Антигерой, не будучи кем-то или чем-то, не может существовать не проявляясь. Он представляет собой чистую явленность, одно только явление — без сущности. Его сущность есть его явление, его явление есть его сущность. Быть и казаться для подпольного — одно: если нет других, то нет и антигероя. Бытие антигероя является частью бытия других. Антигерой представляет собой чистую акциденцию, он есть другой для самого себя. Другой, его образ и бытие господствуют над антигероем. Другой — господин, антигерой — раб. Антигерой состоит в абсолютной зависимости от других и существовать без них не в состоянии, он идет к другому и стремится сделать себя нужным другому. Но другой должен принять антигероя, должен его услышать, а чтобы его понять, чтобы его воспринять, он должен совлечь с себя самого свою собственную сущность, стать самому человеком без плоти и без крови, стать самому ничем. Только при этих условиях он может услышать совершенно для него чуждые речи антигероя и войти с ним в контакт. И этого антигерой от него требует. Антигерой требует от героя оставить “труды и дни” и стать ничем для самого себя, он требует от него уподобления себе. Он “снимает непосредственность” героя, а вместе с ней часто сдирает с него кожу, подвергает пытке. Антигерой, не будучи в состоянии обойтись без другого, любит его, но его любовь есть его ненависть. Другой — часть самого антигероя, некий для него объект и средство, только образ в его сознании, персонаж романа его жизни, бледная тень и призрак, существо без плоти и крови. Чтобы быть с другим, антигерой должен быть вампиром, который пьет кровь другого. Антигерой — субстанция, другой для него — акциденция, часть его самого. Антигерой — господин над телом и душой другого, другой — раб антигероя.

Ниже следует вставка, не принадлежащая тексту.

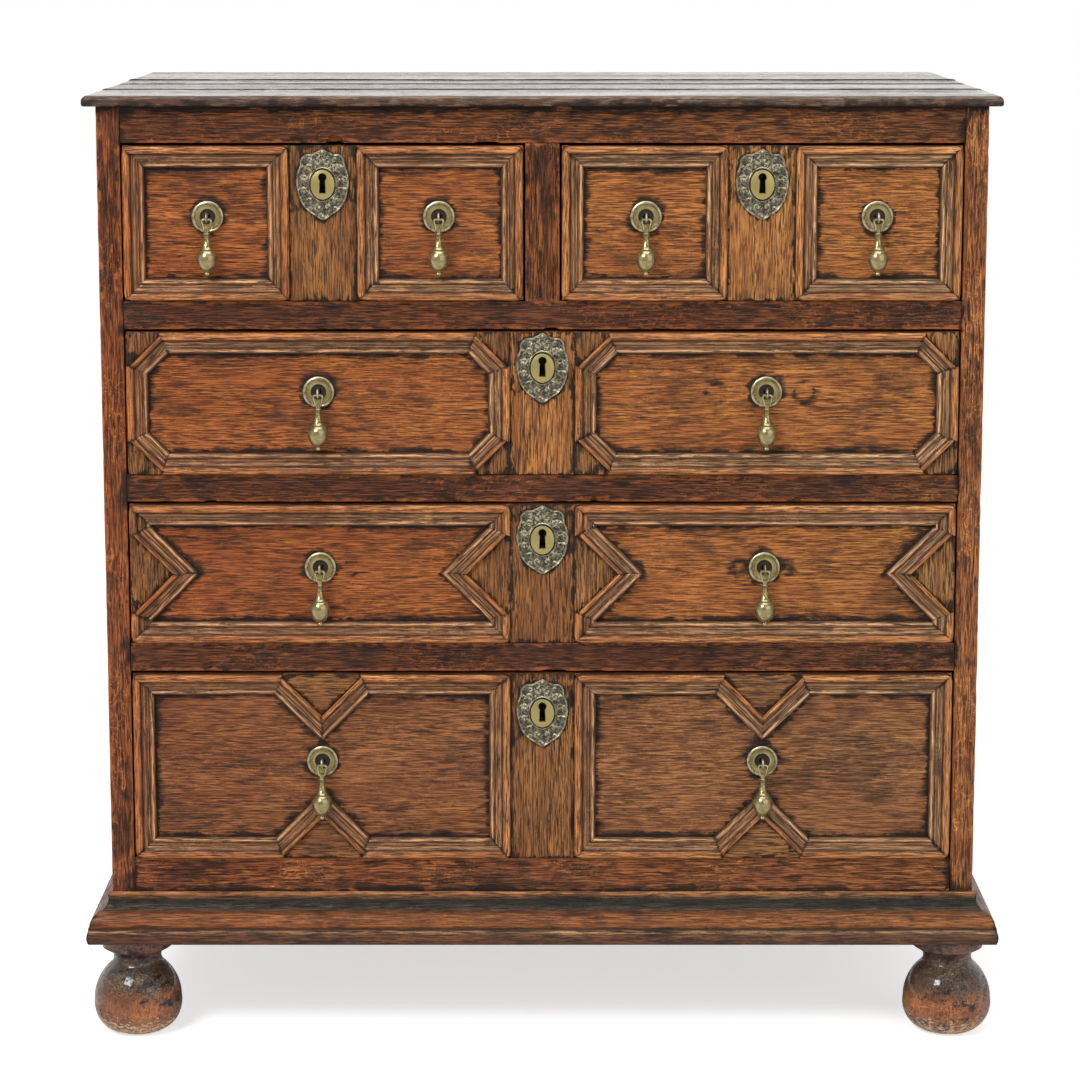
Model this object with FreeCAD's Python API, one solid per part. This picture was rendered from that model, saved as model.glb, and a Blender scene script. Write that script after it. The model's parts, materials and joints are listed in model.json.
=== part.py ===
import FreeCAD, Part

import math
import os

# A joined oak chest of drawers of about 1680: two short drawers over three long ones, applied geometric
# mouldings, pierced brass escutcheons, brass drop handles, side-hung drawers and four turned ball feet.
# Millimetres, +Z up, front towards -Y. The origin is on the floor, under the middle of the whole piece.
# Every piece is drawn with Y counted from the case's front face, and carried into the frame when it is saved.

Vec = FreeCAD.Vector
UP = Vec(0, 0, 1)
BACK = Vec(0, 1, 0)
RIGHT = Vec(1, 0, 0)

overrun = 5.0               # how far a cutting shape runs past what it cuts
seam_tolerance = 0.001      # distance under which two points count as one

# Case
case_width = 900.0
case_depth = 552.0
foot_height = 105.0
bottom_rail_height = 87.0
bottom_opening = 200.0
lower_rail_height = 30.0
third_opening = 148.0
middle_rail_height = 28.0
second_opening = 150.0
upper_rail_height = 29.0
top_opening = 160.0
top_rail_height = 37.0
post_width = 24.0
post_depth = 56.0
rail_depth = 40.0
muntin_width = 35.0

# Mortise and tenon joints
tenon_length = 16.0
tenon_thickness = 9.0
tenon_setback = 9.0
tenon_shoulder = 5.0
side_tenon_length = 26.0
side_tenon_thickness = 8.0
side_tenon_shoulder = 9.0
peg_radius = 3.5
peg_length = 20.0
peg_inset = 13.0            # from the joint's shoulder line into the post
peg_height_shares = (0.36, 0.64)

# Panelled sides
side_rail_thickness = 22.0
side_top_rail_height = 62.0
side_middle_rail_height = 60.0
side_bottom_rail_height = 92.0
side_muntin_width = 62.0
panel_setback = 8.0
panel_edge_thickness = 6.0
panel_field_thickness = 4.0
panel_bevel_width = 26.0
panel_margin = 4.0
groove_depth = 7.0
panel_play = 1.0

# Back of the case
back_board_thickness = 9.0
back_board_count = 5
back_rebate = 12.0
rear_rail_thickness = 28.0
rear_rail_height = 60.0
corner_block_width = 34.0
corner_block_height = 40.0

# Top
top_thickness = 11.0
top_side_overhang = 12.5
top_front_overhang = 12.5
top_back_overhang = 5.0
top_front_board = 142.0
top_middle_board = 218.0
top_nose_radius = 5.5
top_under_radius = 2.8

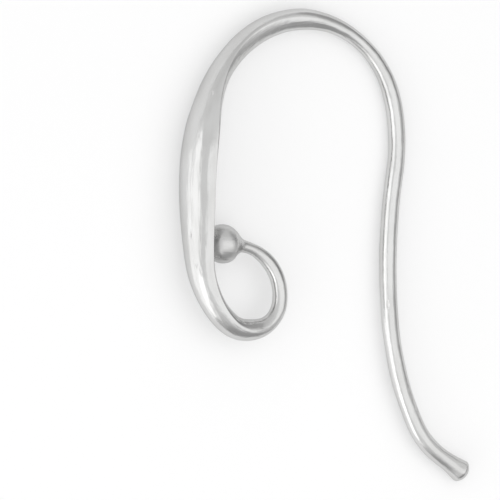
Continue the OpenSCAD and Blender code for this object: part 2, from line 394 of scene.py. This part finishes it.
def tip_profile():
    """A hollow flare, a rounded rim and a shallow dome, each running smoothly into the next."""
    rim_inset = TIP_DIAMETER / 2 - TIP_RIM
    rim_step = WIRE / 2 - rim_inset
    hollow = (rim_step ** 2 + TIP_FLARE ** 2 - TIP_RIM ** 2) / (2 * (TIP_RIM - rim_step))
    flare_turn = math.asin(TIP_FLARE / (hollow + TIP_RIM))
    dome = (rim_inset ** 2 + TIP_DOME ** 2 - TIP_RIM ** 2) / (2 * (TIP_DOME - TIP_RIM))
    rim_turn = math.acos(rim_inset / (dome - TIP_RIM))

    def steps(start, end, count):
        return [start + (end - start) * i / count for i in range(1, count + 1)]

    flare = [(hollow * math.sin(a), WIRE / 2 + hollow * (1 - math.cos(a)))
             for a in steps(0, flare_turn, FLARE_STEPS)]
    rim = [(TIP_FLARE + TIP_RIM * math.sin(a), rim_inset + TIP_RIM * math.cos(a))
           for a in steps(-flare_turn, rim_turn, RIM_STEPS)]
    crown = [(TIP_FLARE + TIP_DOME - dome * (1 - math.sin(a)), dome * math.cos(a))
             for a in steps(rim_turn, math.pi / 2, DOME_STEPS)]
    return flare + rim + crown


def hand_finish(bm):
    """Slight waves that filing and polishing by hand leave in the skin."""
    bm.normal_update()
    waves = [HAND_WAVE * noise.noise(vert.co / HAND_WAVE_LENGTH) for vert in bm.verts]
    for vert, wave in zip(bm.verts, waves):
        vert.co += wave * vert.normal


def make_ear_wire():
    """The whole skin, standing in the hook's plane, in mm."""
    line = wire_line()
    starts = run_starts(line)
    neck, tail = line["neck"], line["tail"]
    bm = bmesh.new()
    straight = bm.verts.layers.float_vector.new("straight")
    hold = bm.edges.layers.float.new("crease_edge")

    rings = bend_rings(bm, line, ball_reach(BALL_SHOULDER) / neck.length)
    for name, along, ring in rings:
        shape_ring((straight, hold), line, starts, name, along, ring)

    ball_rim = turn_on_lathe(
        bm, straight, ball_profile(), neck.point(0), ray(neck.facing(0)), 0.0)
    tip_rim = turn_on_lathe(
        bm, straight, tip_profile(), tail.point(1), ray(TAIL_TO_TIP),
        starts["tail"] + tail.length)
    bmesh.ops.bridge_loops(bm, edges=ball_rim + ring_edges(rings[0][2]))
    bmesh.ops.bridge_loops(bm, edges=tip_rim + ring_edges(rings[-1][2]))
    bmesh.ops.recalc_face_normals(bm, faces=bm.faces)
    hand_finish(bm)
    return bm


def lay_down(bm):
    """Leans the wire onto the floor, where the frame's own solid lies, and turns mm to metres."""
    lean = (Matrix.Rotation(math.radians(LEAN_X), 4, "X")
            @ Matrix.Rotation(math.radians(LEAN_Y), 4, "Y"))
    bmesh.ops.transform(bm, matrix=Matrix.Scale(MM, 4) @ lean, verts=bm.verts)
    lowest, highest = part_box("ear_wire")
    spans = [(min(v.co[k] for v in bm.verts), max(v.co[k] for v in bm.verts)) for k in range(3)]
    shift = Vector((
        (lowest.x + highest.x - sum(spans[0])) / 2,
        (lowest.y + highest.y - sum(spans[1])) / 2,
        lowest.z - spans[2][0],
    ))
    bmesh.ops.translate(bm, vec=shift, verts=bm.verts)
    return lean, shift


def add_piece(name, bm):
    """Turns a finished mesh into a smooth-shaded object of the scene."""
    mesh = bpy.data.meshes.new(name)
    bm.to_mesh(mesh)
    bm.free()
    for face in mesh.polygons:
        face.use_smooth = True
    piece = bpy.data.objects.new(name, mesh)
    bpy.context.scene.collection.objects.link(piece)
    return piece


ear_bm = make_ear_wire()
lean, shift = lay_down(ear_bm)
silver_wire = add_piece("silver_wire", ear_bm)
skin = silver_wire.modifiers.new("skin", "SUBSURF")
skin.levels = skin.render_levels = SMOOTHING


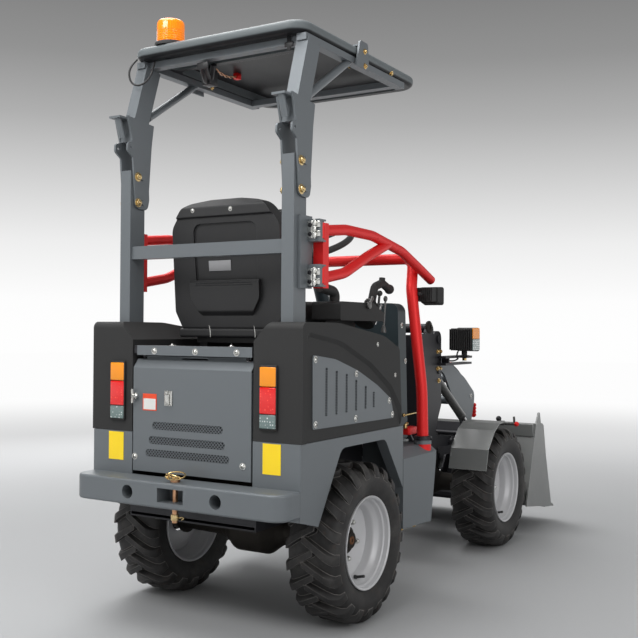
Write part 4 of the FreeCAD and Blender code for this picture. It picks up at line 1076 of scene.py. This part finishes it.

Антигерой страдает от одиночества и от общения. Когда он один, он рвется к другим, когда он с другими, он рвется к самому себе. Он — личность, поскольку безличен, безличен, поскольку личность, раб, поскольку господин, господин, поскольку раб. Антигерой настроен на другого, на диалог с ним, структура его сознания абсолютно диалогична, но этот диалог он стремится закрыть, превратить его в монолог, оставив за собой последнее слово. Его сознание диалогично, поскольку монологично, монологично, поскольку диалогично.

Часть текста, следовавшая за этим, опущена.